> [Given task]: Write the material out again exactly as it stands.
╔══
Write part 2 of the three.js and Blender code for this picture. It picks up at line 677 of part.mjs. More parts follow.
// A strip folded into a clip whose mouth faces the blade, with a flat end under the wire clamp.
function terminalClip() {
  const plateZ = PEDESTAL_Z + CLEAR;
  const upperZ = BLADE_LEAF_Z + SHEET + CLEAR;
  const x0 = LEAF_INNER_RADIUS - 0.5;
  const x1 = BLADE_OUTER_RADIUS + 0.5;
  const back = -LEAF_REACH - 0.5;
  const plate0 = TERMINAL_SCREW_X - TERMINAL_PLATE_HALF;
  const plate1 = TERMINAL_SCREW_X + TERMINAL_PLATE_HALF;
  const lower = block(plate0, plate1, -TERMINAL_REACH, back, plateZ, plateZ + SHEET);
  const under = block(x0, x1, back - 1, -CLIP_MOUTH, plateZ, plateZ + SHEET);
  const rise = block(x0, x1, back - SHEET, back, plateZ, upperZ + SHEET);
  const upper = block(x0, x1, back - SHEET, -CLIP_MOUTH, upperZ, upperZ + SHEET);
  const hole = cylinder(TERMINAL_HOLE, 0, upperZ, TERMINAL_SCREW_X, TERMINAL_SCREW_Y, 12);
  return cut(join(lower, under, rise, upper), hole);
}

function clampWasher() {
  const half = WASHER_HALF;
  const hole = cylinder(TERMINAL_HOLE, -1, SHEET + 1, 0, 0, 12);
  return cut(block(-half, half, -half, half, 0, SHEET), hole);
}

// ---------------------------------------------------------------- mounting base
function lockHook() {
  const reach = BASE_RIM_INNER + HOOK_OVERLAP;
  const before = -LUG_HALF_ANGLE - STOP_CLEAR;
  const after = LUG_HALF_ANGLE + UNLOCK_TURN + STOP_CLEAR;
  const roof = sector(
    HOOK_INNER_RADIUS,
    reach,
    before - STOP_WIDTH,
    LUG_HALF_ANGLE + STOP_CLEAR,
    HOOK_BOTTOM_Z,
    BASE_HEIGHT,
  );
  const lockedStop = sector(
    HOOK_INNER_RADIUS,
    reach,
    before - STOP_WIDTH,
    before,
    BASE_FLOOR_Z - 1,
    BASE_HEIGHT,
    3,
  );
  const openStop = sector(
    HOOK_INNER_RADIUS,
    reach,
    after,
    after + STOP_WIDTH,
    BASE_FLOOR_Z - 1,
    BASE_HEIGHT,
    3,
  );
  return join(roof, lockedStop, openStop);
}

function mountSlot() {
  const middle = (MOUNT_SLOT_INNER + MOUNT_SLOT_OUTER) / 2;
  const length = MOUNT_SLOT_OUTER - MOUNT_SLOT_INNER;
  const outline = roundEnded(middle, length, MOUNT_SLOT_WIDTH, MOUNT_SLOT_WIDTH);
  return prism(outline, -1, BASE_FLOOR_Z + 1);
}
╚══
> [Output for this task]:
Write part 2 of the three.js and Blender code for this picture. It picks up at line 677 of part.mjs. More parts follow.
// A strip folded into a clip whose mouth faces the blade, with a flat end under the wire clamp.
function terminalClip() {
  const plateZ = PEDESTAL_Z + CLEAR;
  const upperZ = BLADE_LEAF_Z + SHEET + CLEAR;
  const x0 = LEAF_INNER_RADIUS - 0.5;
  const x1 = BLADE_OUTER_RADIUS + 0.5;
  const back = -LEAF_REACH - 0.5;
  const plate0 = TERMINAL_SCREW_X - TERMINAL_PLATE_HALF;
  const plate1 = TERMINAL_SCREW_X + TERMINAL_PLATE_HALF;
  const lower = block(plate0, plate1, -TERMINAL_REACH, back, plateZ, plateZ + SHEET);
  const under = block(x0, x1, back - 1, -CLIP_MOUTH, plateZ, plateZ + SHEET);
  const rise = block(x0, x1, back - SHEET, back, plateZ, upperZ + SHEET);
  const upper = block(x0, x1, back - SHEET, -CLIP_MOUTH, upperZ, upperZ + SHEET);
  const hole = cylinder(TERMINAL_HOLE, 0, upperZ, TERMINAL_SCREW_X, TERMINAL_SCREW_Y, 12);
  return cut(join(lower, under, rise, upper), hole);
}

function clampWasher() {
  const half = WASHER_HALF;
  const hole = cylinder(TERMINAL_HOLE, -1, SHEET + 1, 0, 0, 12);
  return cut(block(-half, half, -half, half, 0, SHEET), hole);
}

// ---------------------------------------------------------------- mounting base
function lockHook() {
  const reach = BASE_RIM_INNER + HOOK_OVERLAP;
  const before = -LUG_HALF_ANGLE - STOP_CLEAR;
  const after = LUG_HALF_ANGLE + UNLOCK_TURN + STOP_CLEAR;
  const roof = sector(
    HOOK_INNER_RADIUS,
    reach,
    before - STOP_WIDTH,
    LUG_HALF_ANGLE + STOP_CLEAR,
    HOOK_BOTTOM_Z,
    BASE_HEIGHT,
  );
  const lockedStop = sector(
    HOOK_INNER_RADIUS,
    reach,
    before - STOP_WIDTH,
    before,
    BASE_FLOOR_Z - 1,
    BASE_HEIGHT,
    3,
  );
  const openStop = sector(
    HOOK_INNER_RADIUS,
    reach,
    after,
    after + STOP_WIDTH,
    BASE_FLOOR_Z - 1,
    BASE_HEIGHT,
    3,
  );
  return join(roof, lockedStop, openStop);
}

function mountSlot() {
  const middle = (MOUNT_SLOT_INNER + MOUNT_SLOT_OUTER) / 2;
  const length = MOUNT_SLOT_OUTER - MOUNT_SLOT_INNER;
  const outline = roundEnded(middle, length, MOUNT_SLOT_WIDTH, MOUNT_SLOT_WIDTH);
  return prism(outline, -1, BASE_FLOOR_Z + 1);
}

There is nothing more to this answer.